# Start of ENTRIES

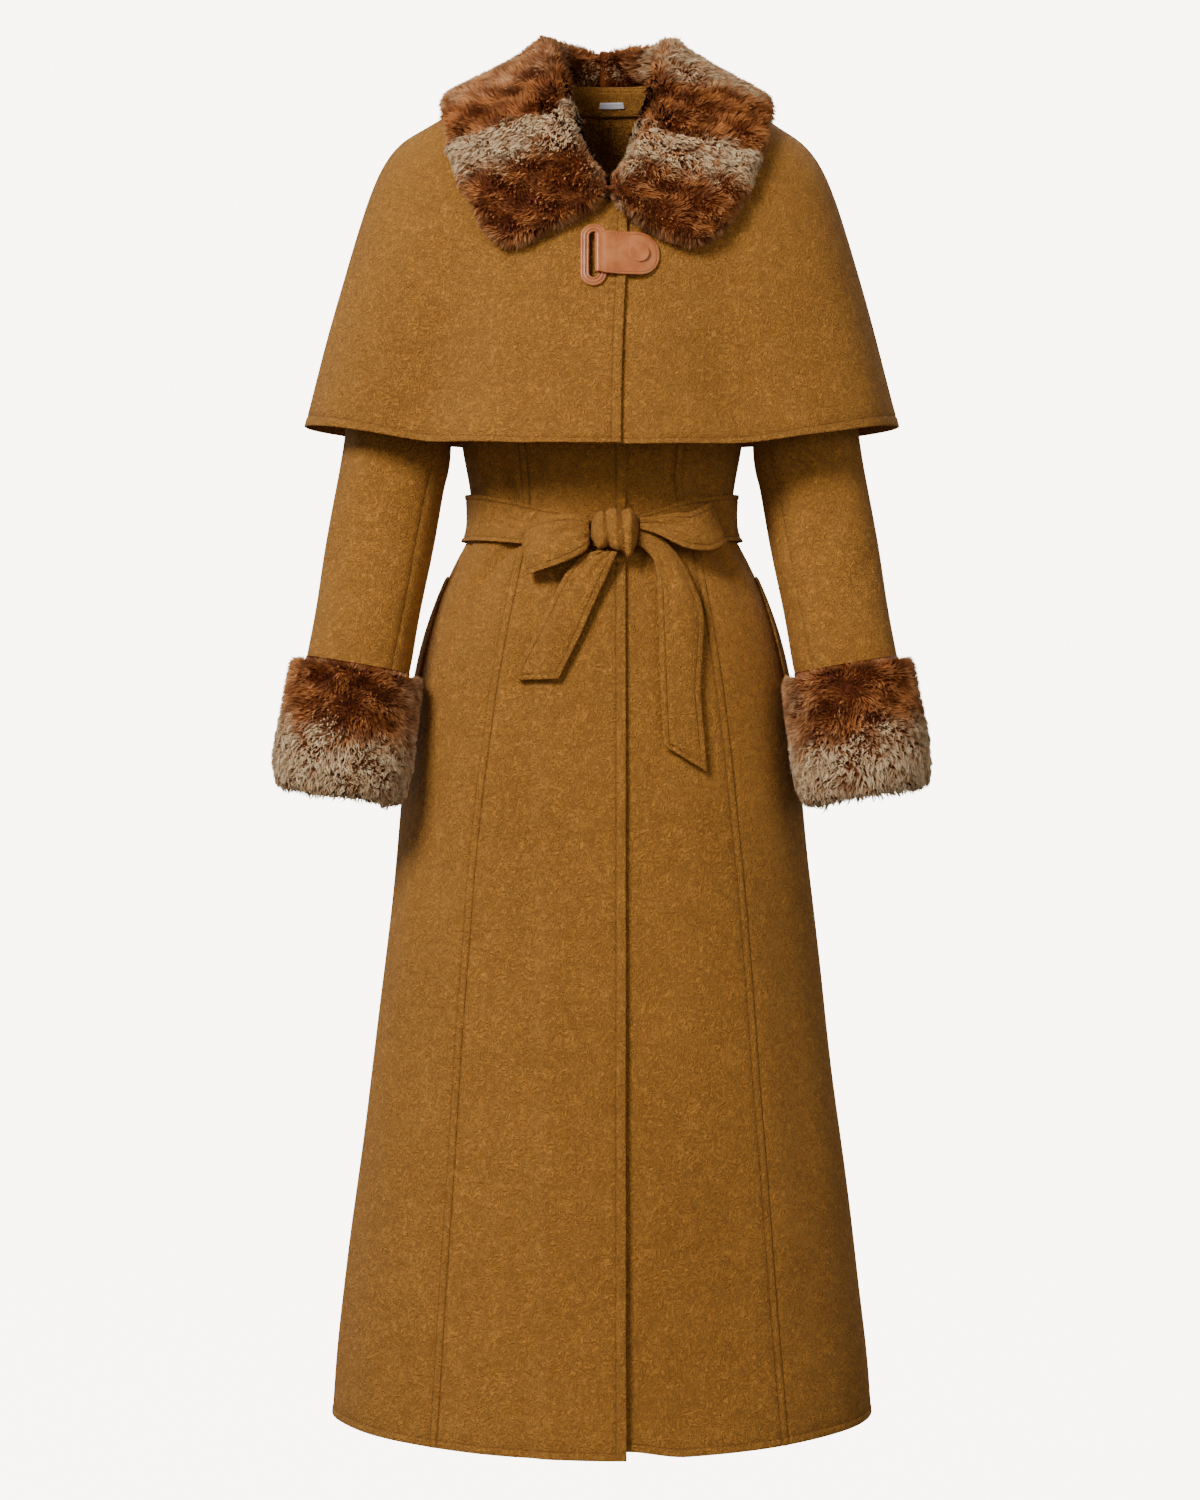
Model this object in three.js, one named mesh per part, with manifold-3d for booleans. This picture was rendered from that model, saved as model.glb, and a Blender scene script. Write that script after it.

# End of ENTRIES
# Start of ENTRIES

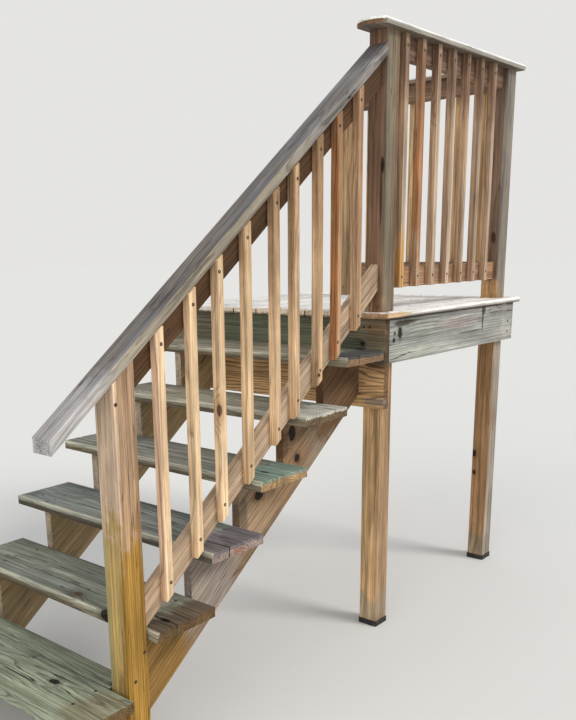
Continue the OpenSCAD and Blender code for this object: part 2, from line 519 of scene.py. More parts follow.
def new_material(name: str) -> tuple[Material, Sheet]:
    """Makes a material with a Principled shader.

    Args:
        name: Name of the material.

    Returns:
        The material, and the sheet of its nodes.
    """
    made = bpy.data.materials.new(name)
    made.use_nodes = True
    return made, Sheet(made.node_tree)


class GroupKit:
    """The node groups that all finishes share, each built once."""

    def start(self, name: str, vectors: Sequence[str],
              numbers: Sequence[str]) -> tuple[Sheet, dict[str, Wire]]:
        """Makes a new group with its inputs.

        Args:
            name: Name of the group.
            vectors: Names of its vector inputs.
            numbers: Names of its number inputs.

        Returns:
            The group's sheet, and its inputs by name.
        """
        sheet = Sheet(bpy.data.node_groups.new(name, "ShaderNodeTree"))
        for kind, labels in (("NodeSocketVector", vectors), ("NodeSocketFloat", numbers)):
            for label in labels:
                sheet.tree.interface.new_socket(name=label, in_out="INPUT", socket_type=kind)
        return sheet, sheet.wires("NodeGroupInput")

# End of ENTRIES
# Start of ENTRIES

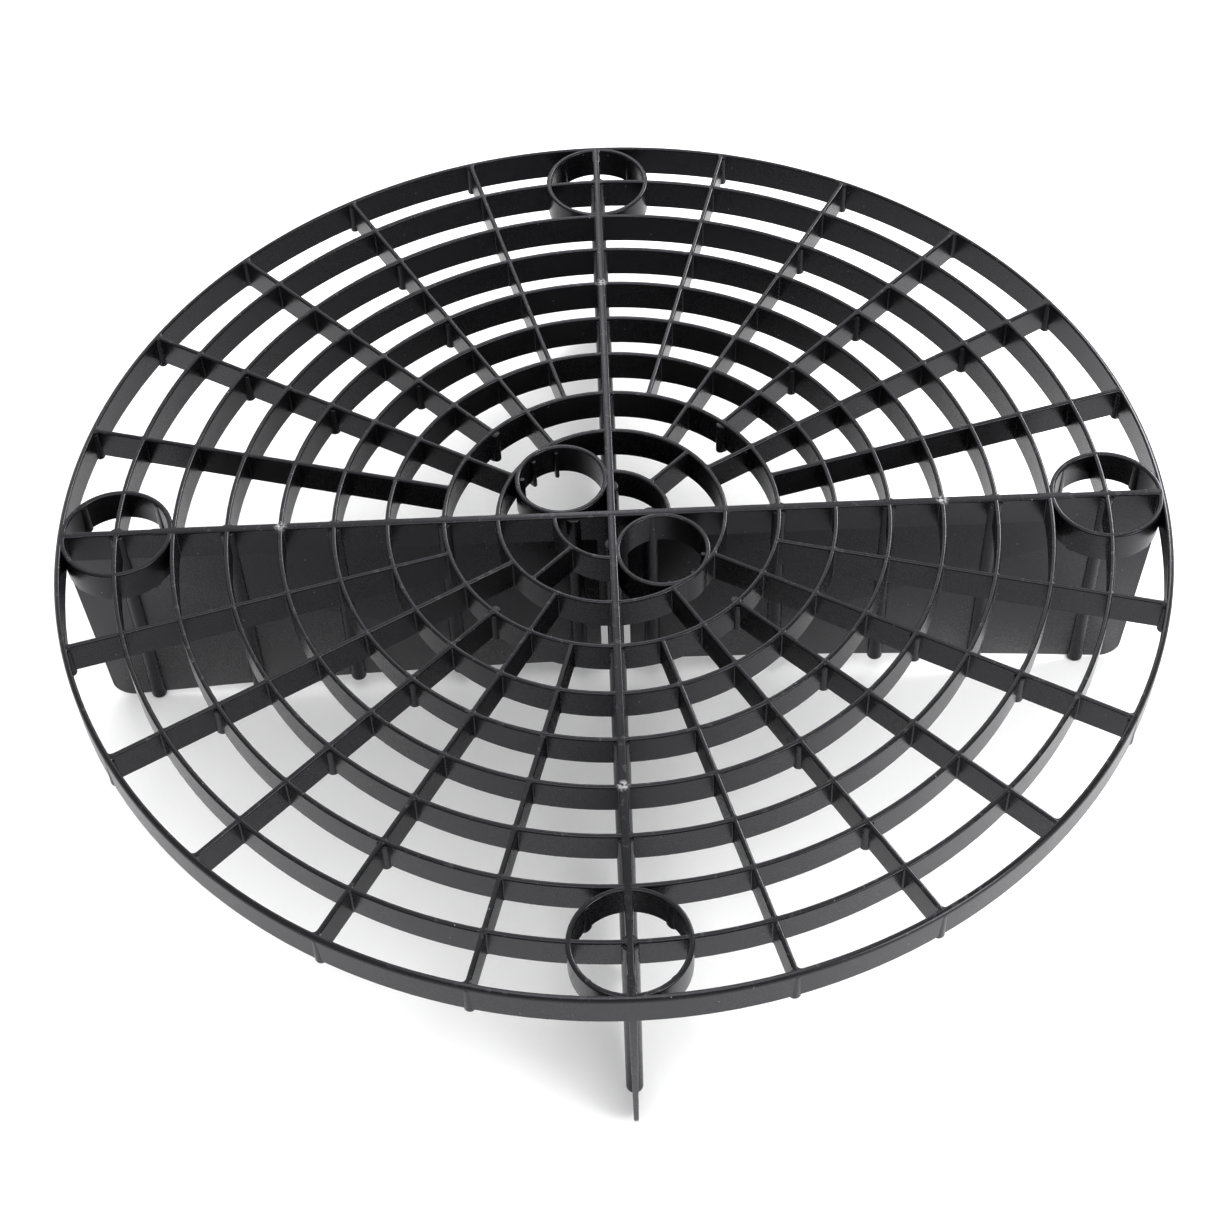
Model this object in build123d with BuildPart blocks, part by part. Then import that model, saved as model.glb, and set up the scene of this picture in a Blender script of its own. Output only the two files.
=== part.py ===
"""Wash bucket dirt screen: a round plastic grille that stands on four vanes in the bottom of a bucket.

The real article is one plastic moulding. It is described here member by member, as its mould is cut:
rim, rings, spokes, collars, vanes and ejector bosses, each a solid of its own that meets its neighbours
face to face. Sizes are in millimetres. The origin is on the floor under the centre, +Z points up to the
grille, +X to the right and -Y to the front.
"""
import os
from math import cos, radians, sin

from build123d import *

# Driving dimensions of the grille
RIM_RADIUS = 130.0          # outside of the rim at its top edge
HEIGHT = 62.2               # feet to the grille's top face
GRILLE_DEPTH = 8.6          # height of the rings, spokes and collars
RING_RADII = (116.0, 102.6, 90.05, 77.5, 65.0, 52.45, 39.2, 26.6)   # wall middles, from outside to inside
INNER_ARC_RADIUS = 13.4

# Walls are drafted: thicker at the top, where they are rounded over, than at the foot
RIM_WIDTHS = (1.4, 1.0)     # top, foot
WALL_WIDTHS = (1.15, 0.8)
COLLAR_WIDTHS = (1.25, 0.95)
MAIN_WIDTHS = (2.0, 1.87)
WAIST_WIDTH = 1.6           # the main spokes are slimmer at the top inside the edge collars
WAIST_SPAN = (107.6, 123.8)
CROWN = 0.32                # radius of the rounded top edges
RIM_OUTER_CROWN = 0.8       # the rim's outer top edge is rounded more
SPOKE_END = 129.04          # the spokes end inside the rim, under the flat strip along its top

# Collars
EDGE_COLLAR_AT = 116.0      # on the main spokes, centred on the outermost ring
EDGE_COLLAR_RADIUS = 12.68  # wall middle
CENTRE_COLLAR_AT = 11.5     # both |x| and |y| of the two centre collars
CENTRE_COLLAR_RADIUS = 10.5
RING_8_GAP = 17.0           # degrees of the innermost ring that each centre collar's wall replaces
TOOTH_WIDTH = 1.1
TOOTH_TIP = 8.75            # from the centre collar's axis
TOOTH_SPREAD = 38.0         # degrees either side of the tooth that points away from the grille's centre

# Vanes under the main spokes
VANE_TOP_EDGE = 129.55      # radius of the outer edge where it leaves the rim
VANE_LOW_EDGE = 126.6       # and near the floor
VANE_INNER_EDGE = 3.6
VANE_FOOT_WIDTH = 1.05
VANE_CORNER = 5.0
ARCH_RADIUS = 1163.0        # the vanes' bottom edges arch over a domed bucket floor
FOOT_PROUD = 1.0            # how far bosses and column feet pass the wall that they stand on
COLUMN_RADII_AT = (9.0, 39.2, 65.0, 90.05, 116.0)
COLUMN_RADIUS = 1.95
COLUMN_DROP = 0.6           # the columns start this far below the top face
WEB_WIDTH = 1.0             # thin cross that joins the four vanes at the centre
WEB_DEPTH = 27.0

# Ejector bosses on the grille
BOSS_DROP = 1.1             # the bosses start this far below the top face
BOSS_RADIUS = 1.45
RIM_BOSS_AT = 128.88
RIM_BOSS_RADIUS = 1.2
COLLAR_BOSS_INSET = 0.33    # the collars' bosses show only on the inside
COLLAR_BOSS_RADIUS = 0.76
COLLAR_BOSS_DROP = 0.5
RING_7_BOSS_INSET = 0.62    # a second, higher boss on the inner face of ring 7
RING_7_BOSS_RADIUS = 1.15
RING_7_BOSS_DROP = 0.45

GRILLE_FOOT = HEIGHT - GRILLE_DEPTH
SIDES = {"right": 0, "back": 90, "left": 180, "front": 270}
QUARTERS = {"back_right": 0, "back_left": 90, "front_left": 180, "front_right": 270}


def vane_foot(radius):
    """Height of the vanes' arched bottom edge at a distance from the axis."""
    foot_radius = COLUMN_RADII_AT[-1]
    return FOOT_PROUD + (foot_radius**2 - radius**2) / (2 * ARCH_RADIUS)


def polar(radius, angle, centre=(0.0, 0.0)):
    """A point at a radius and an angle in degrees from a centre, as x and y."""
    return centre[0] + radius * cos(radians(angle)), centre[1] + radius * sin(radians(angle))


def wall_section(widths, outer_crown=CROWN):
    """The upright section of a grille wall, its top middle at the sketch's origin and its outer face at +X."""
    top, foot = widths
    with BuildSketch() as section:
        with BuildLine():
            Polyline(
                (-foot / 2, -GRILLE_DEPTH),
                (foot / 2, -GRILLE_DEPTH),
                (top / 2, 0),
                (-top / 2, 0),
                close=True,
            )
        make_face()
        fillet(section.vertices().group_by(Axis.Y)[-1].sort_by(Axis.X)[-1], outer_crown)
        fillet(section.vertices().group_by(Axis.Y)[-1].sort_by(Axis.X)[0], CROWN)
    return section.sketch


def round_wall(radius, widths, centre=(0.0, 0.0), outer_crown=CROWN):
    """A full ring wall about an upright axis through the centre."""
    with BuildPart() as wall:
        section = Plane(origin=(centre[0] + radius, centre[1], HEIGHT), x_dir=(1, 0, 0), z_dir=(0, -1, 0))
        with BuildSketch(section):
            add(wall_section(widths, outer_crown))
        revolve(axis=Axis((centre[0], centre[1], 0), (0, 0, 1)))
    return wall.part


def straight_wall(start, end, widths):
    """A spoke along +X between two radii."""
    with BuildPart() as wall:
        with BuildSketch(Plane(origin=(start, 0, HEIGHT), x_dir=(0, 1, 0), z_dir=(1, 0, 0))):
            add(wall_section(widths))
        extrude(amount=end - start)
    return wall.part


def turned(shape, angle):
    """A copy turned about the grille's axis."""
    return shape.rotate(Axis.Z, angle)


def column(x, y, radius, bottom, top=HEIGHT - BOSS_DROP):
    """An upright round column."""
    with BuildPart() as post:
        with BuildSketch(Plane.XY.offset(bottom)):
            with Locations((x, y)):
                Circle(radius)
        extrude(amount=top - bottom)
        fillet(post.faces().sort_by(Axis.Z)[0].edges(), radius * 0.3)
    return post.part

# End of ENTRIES

• _PROMPT_:
Extract exactly and only these lines: the line containing "Continue the OpenSCAD", the line containing "numbers: Names of", and every line between them.

• _TASK SOLUTION_:
Continue the OpenSCAD and Blender code for this object: part 2, from line 519 of scene.py. More parts follow.
def new_material(name: str) -> tuple[Material, Sheet]:
    """Makes a material with a Principled shader.

    Args:
        name: Name of the material.

    Returns:
        The material, and the sheet of its nodes.
    """
    made = bpy.data.materials.new(name)
    made.use_nodes = True
    return made, Sheet(made.node_tree)


class GroupKit:
    """The node groups that all finishes share, each built once."""

    def start(self, name: str, vectors: Sequence[str],
              numbers: Sequence[str]) -> tuple[Sheet, dict[str, Wire]]:
        """Makes a new group with its inputs.

        Args:
            name: Name of the group.
            vectors: Names of its vector inputs.
            numbers: Names of its number inputs.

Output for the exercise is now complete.